The panel coincided with an art exhibit, “Ahead of the Wrecking Ball,” also at Randolph Hall, by the Halsey Institute of the work of Ronald Ramsey, a native Charlestonian and artistic savant – “a one-man preservation army” – who over decades has meticulously drawn old houses slated for demolition in Charleston. One of these, shown atop this post, is the so-called Four-Mile House, built in 1783 and razed in 1969. “Better Known as Murder & Trap House” is inscribed by Ramsey under the title of his illustration. In about 1812, the tavern’s owner and his wife allegedly killed several travelers who, at different times, had stayed there and then disappeared. They were convicted on one charge of murder and executed.
“Did the Four-Mile House kill those people?” I asked the audience. “No! Other people killed those people.” Ditto slavery. Houses do not own slaves. People do. Maybe that is a simple-minded argument, but that does not make it illogical. Slavery may taint specific buildings that existed before, during and after slavery (including Jim Crow), but that does not mean traditional architecture as a class is therefore tainted. Go down that road and you can argue against erecting a new building of any style, including modernism.
An effort was made to suggest that Ramsey, in his work, valued the old buildings fated to be torn down no more highly than the modernist ones arising in their place. Not likely. Ramsey had no schooling in design, so his natural instinct for beauty was not bowdlerized by the blue-noses of higher architectural education like that of so many proponents of modernism.
I suppose my favorite moment on the panel came as the discussion addressed what to do with midcentury modern buildings, such as those known, for some curious reason, as “Brutalist.” The event literature referred to this as “the awkward topic of modernist structures that have failed to earn public affection.” We were discussing an old bank drive-thru. I pulled out my Nikon camera, held it up and declared that photography was a neat solution to the question of whether to save buildings that have few admirers. They can be razed and replaced by (one hopes) nicer buildings, yet survive as illustrations in books, available to future generations as long as libraries (and the Web) exist. The crowd laughed, but I can’t say I believe many agreed. The feeling, as one audience member said, was that it would not be the same. Still, we cannot preserve everything that is fifty years old – the current requirement. Priorities must be set and beauty, it seems to me, is first, at least, among equals – for the sake of a public already largely turned off by its built environment.

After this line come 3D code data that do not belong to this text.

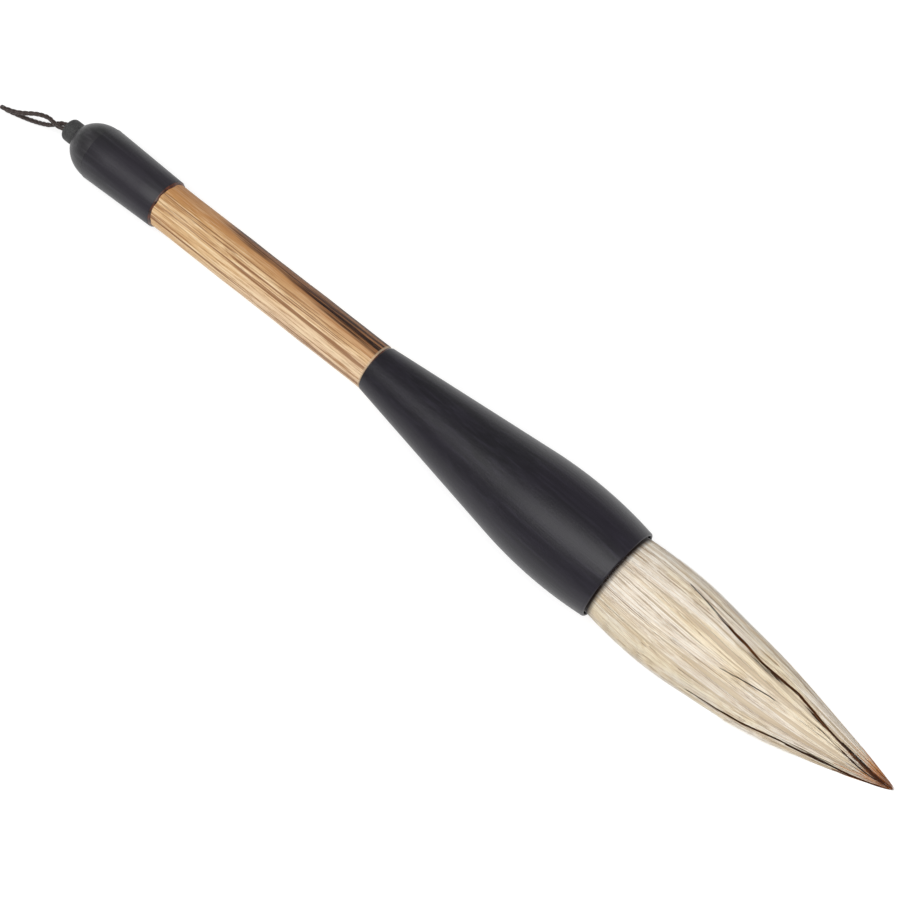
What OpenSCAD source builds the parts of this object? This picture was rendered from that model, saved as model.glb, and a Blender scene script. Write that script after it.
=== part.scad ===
// Large calligraphy brush with a flared horn ferrule, a capped wooden shaft and a hanging loop.
// It lies on its side, on the belly of the ferrule and the shoulder of the cap, hair towards +X.
// The origin is on the surface that it lies on, under the middle of the brush.

/* [Shaft] */
// Diameter of the bare wooden shaft
shaft_d = 13.8; // [12:0.1:17]
// Bare length between the cap and the ferrule
shaft_len = 76.5; // [50:0.5:150]
// Bevel on the two shoulders of the shaft
shaft_bevel = 0.35; // [0.1:0.05:0.6]
// Width of the shoulder round the tenon that enters the cap
cap_tenon_shoulder = 2.1; // [1.5:0.1:3]
// Length of the tenon that enters the cap
cap_tenon_len = 10; // [6:0.5:12]
// Width of the shoulder round the tenon that enters the ferrule
ferrule_tenon_shoulder = 2.4; // [1.5:0.1:3]
// Length of the tenon that enters the ferrule
ferrule_tenon_len = 22; // [12:0.5:30]
// Angle that the shaft leans off the ferrule's axis, in the plane of the table
shaft_lean = 2.6; // [0:0.1:4]

/* [Cap] */
// Length of the sleeve over the end of the shaft
sleeve_len = 24.6; // [19:0.1:32]
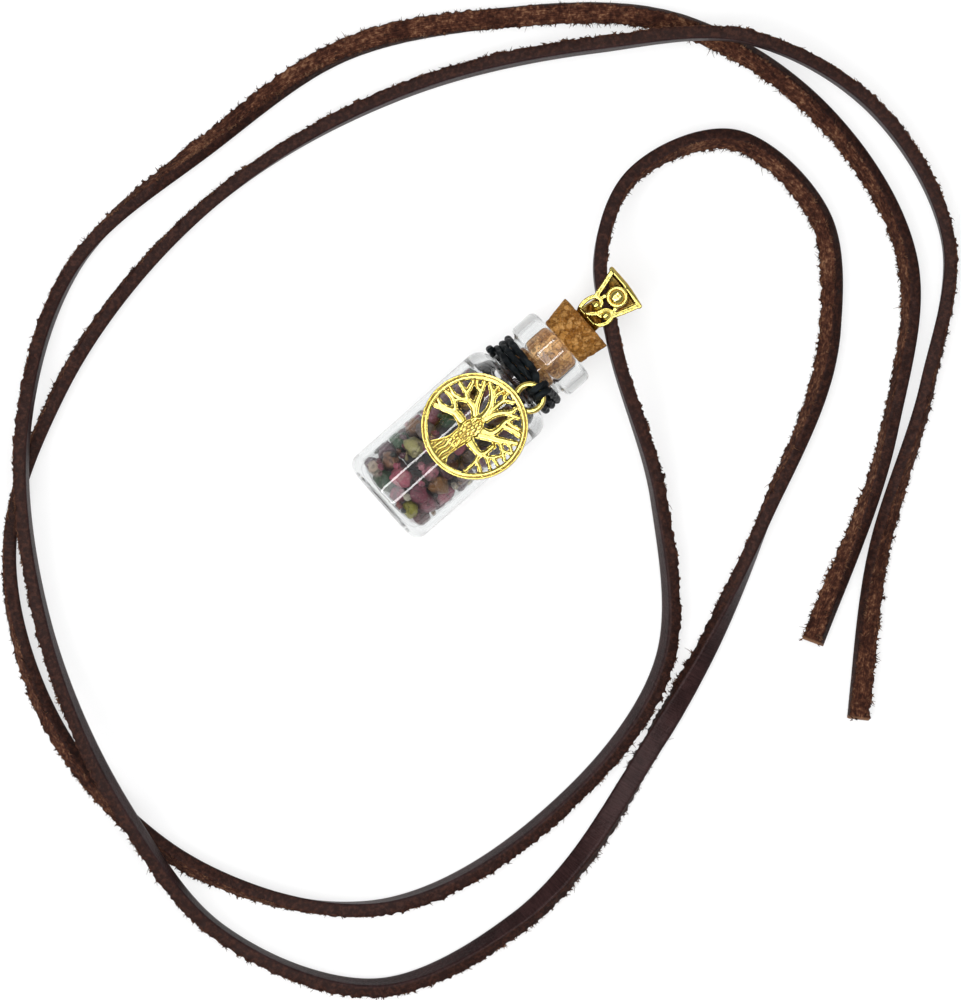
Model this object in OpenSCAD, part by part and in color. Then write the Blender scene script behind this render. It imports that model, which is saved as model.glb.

Preservationists ask why we preserve because many preservationists, and especially those with jobs in preservation, have forgotten why we preserve. But it is not rocket science. We preserve because we love and respect beauty above all. Preservation was a hobby before 1950, dedicated to saving actual historic structures (“George Washington slept here”) over decades and even centuries when people tended to believe that a demolished building would naturally be replaced by a better building. When people started to believe, increasingly, after 1950 that a demolished building might well be replaced by something worse, preservation was swiftly transformed from a hobby into a mass movement. That’s the essential truth about preservation. And it is not difficult to understand why we preserve if we understand that truth.
Whether that truth is what emerged at the College of Charleston on Saturday afternoon, I have no idea. Either way, the four of us had a helluva good time, and I happily join my fellow panelists in thanking our hosts for inviting us to discuss an issue that is so close to the heart of Charlestonians.